Tyler Hamilton was a teammate of banned cyclist Lance Armstrong during the 1999, 2000 and 2001 Tour de France where Armstrong won the Yellow jersey. According to the forthcoming book of Hamilton, “The Secret Race”, Armstrong built an elaborate doping program within his Tour de France teams and hid his corruption from the adoring public through intimidation, lies and sabotage.
Hamilton says: “If you were careful and paid attention, you could dope and be 99% certain that you would not get caught. They’ve got their doctors, and we’ve got ours, and ours are better. Better paid, for sure.”
In 2009, Armstrong’s former teammate Tyler Hamilton and writer Daniel Coyle met for dinner at a restaurant in Boulder, Colorado. The two had met five years before while Coyle was writing his bestselling book, Lance Armstrong: Tour de Force. But this time, Tyler had something else on his mind. He finally wanted to come clean, about everything: the doping, the lying, his years as Lance Armstrong’s teammate on U.S. Postal, his decade spent running from the truth. ‘I’m sorry,’ he told Coyle. ‘It just feels so good to be able to talk about this. I’ve been quiet for so many years.’

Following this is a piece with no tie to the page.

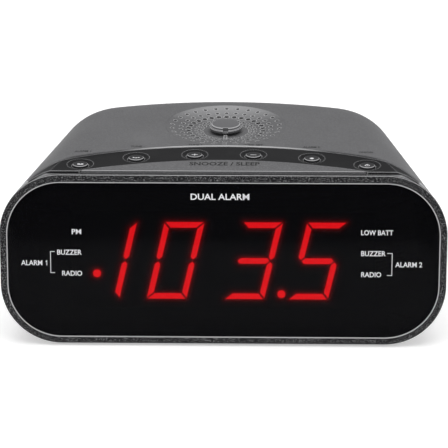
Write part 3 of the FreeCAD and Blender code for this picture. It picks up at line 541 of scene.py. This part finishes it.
def grained(name, colour, roughness, cell, depth, fleck=0.0, specular=0.2):
    """The same moulding, still open to more layers."""
    made = Finish(name, colour, roughness, specular=specular)
    grain = made.noise(cell, detail=3.0, rough=0.6)
    cloud = made.noise(0.018, detail=3.0)
    rub = made.noise(0.045, detail=5.0, rough=0.65)
    made.tint(made.ramp(grain, 0.55, 0.0, 0.36, 0.56), shade(colour, 0.62))
    made.tint(made.ramp(cloud, 0.0, 0.35, 0.35, 0.75), shade(colour, 1.18))
    if fleck:
        spark = made.noise(cell * 0.9, detail=1.5)
        made.tint(made.ramp(spark, 0.0, fleck, 0.54, 0.64), FLECK_TONE)
    made.tint(made.ramp(rub, 0.0, 0.22, 0.58, 0.72), shade(colour, 1.5))
    made.vary_roughness(rub, roughness + 0.06, roughness - 0.08)
    made.bump(grain, depth, 0.6)
    return made


def cover_plastic(name, colour, cell, recessed=False):
    """Housing grain, with a painted highlight line along the front edge and round a key panel's recess.
    """
    made = grained(name, colour, 0.5, cell, 0.00006, fleck=0.12)
    # painted highlight line along the front edge of the cover
    front = made.ramp(made.face_depth(), LINE_HIGHLIGHT, 0.0, *FRONT_HIGHLIGHT_DEPTHS)
    made.tint(front, RIM_HIGHLIGHT_TONE)
    if recessed:
        low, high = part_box("control_panel")
        half_w = (high.x - low.x) / 2 + PANEL_GAP
        half_d = high.y - PANEL_CENTRE_Y + CAD_FRONT + PANEL_GAP
        oval = made.oval((0.0, PANEL_CENTRE_Y - CAD_FRONT), (half_w, half_d))
        # painted highlight ring round the key panel's recess
        ring = made.ramp(oval, LINE_HIGHLIGHT, 0.0, *RECESS_HIGHLIGHT_RING)
        on_top = made.ramp(made.axis("Z"), 0.0, 1.0, low.z - MM, low.z)
        made.tint(made.times(ring, on_top), RIM_HIGHLIGHT_TONE)
    return made.material


def grille_plastic(name, colour, cell):
    """Housing grain, with a painted highlight round each sound hole and painted light on the back of the
    dish.
    """
    made = grained(name, colour, 0.5, cell, 0.00006, fleck=0.12)
    low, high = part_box("speaker_grille")
    centre = (low + high) / 2
    radius = (high.x - low.x) / 2
    middle = (centre.x, centre.y)
    inside = made.ramp(made.oval(middle, (radius, radius)), 1.0, 0.0, 0.93, 0.95)
    # painted light: the back of the dish is made paler
    painted_light_start = centre.y + radius * REAR_LIGHT_START
    rear = made.ramp(made.axis("Y"), 0.0, REAR_PAINTED_LIGHT, painted_light_start, centre.y + radius)
    made.tint(rear, RIM_HIGHLIGHT_TONE)
    # painted highlight round each sound hole
    made.tint(made.times(made.edge_mask(HOLE_HIGHLIGHT), inside), RIM_HIGHLIGHT_TONE)
    return made.material


def satin_plastic(name, colour, roughness, specular=0.12, edge=0.0):
    """Fine satin moulding with a soft bloom, hairline scuffs and, when edge is set, a painted highlight
    along its edges.
    """
    made = Finish(name, colour, roughness, specular=specular)
    grain = made.noise(0.00022, detail=2.0)
    cloud = made.noise(0.012, detail=4.0)
    scuffs = made.noise(0.0009, detail=3.0, where=made.stretched((1.0, 9.0, 1.0)))
    made.tint(made.ramp(cloud, 0.0, 0.4, 0.35, 0.7), shade(colour, 1.25))
    made.tint(made.ramp(scuffs, 0.0, 0.3, 0.62, 0.75), shade(colour, 1.7))
    if edge:
        # painted highlight: a paler band along edges and lips
        made.tint(made.ramp(made.edge_mask(EDGE_HIGHLIGHT, 0.975, 0.998), 0.0, edge), EDGE_HIGHLIGHT_TONE)
    made.vary_roughness(cloud, roughness - 0.05, roughness + 0.08)
    made.bump(grain, 0.00002, 0.5)
    return made.material


def plain_metal(name, colour, roughness, stretch=(1.0, 1.0, 14.0)):
    """Rolled or turned metal: fine drawn lines, dull patches and a few bright ones."""
    made = Finish(name, colour, roughness, metallic=1.0)
    lines = made.noise(0.0007, detail=4.0, where=made.stretched(stretch))
    patch = made.noise(0.006, detail=4.0)
    made.tint(made.ramp(patch, 0.0, 0.5, 0.4, 0.7), shade(colour, 0.72))
    made.tint(made.ramp(lines, 0.0, 0.35, 0.55, 0.75), shade(colour, 1.25))
    made.vary_roughness(patch, roughness - 0.08, roughness + 0.14)
    made.bump(lines, 0.00001, 0.4)
    return made.material


def rubber(name, colour):
    """Matt rubber with a dusty bloom and small pits."""
    made = Finish(name, colour, 0.82, specular=0.25)
    pits = made.cells(0.0004)
    bloom = made.noise(0.004, detail=5.0)
    made.tint(made.ramp(bloom, 0.0, 0.5, 0.45, 0.75), shade(colour, 2.4))
    made.vary_roughness(bloom, 0.74, 0.92)
    made.bump(pits, 0.00003, 0.5)
    return made.material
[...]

Over the next eighteen months, Hamilton would tell his story – and his sport’s story – in explosive detail, never sparing himself in the process. In a way, he became as obsessed with telling the truth as he had been with winning the Tour de France just a few years before. The result of this determination is The Secret Race, a book that pulls back the curtain and takes us into the secret world of professional cycling like never before. A world populated by unbelievably driven – and some flawed – characters. A world where the competition used every means to get an edge, and the options were stark. A world where it often felt like there was no choice.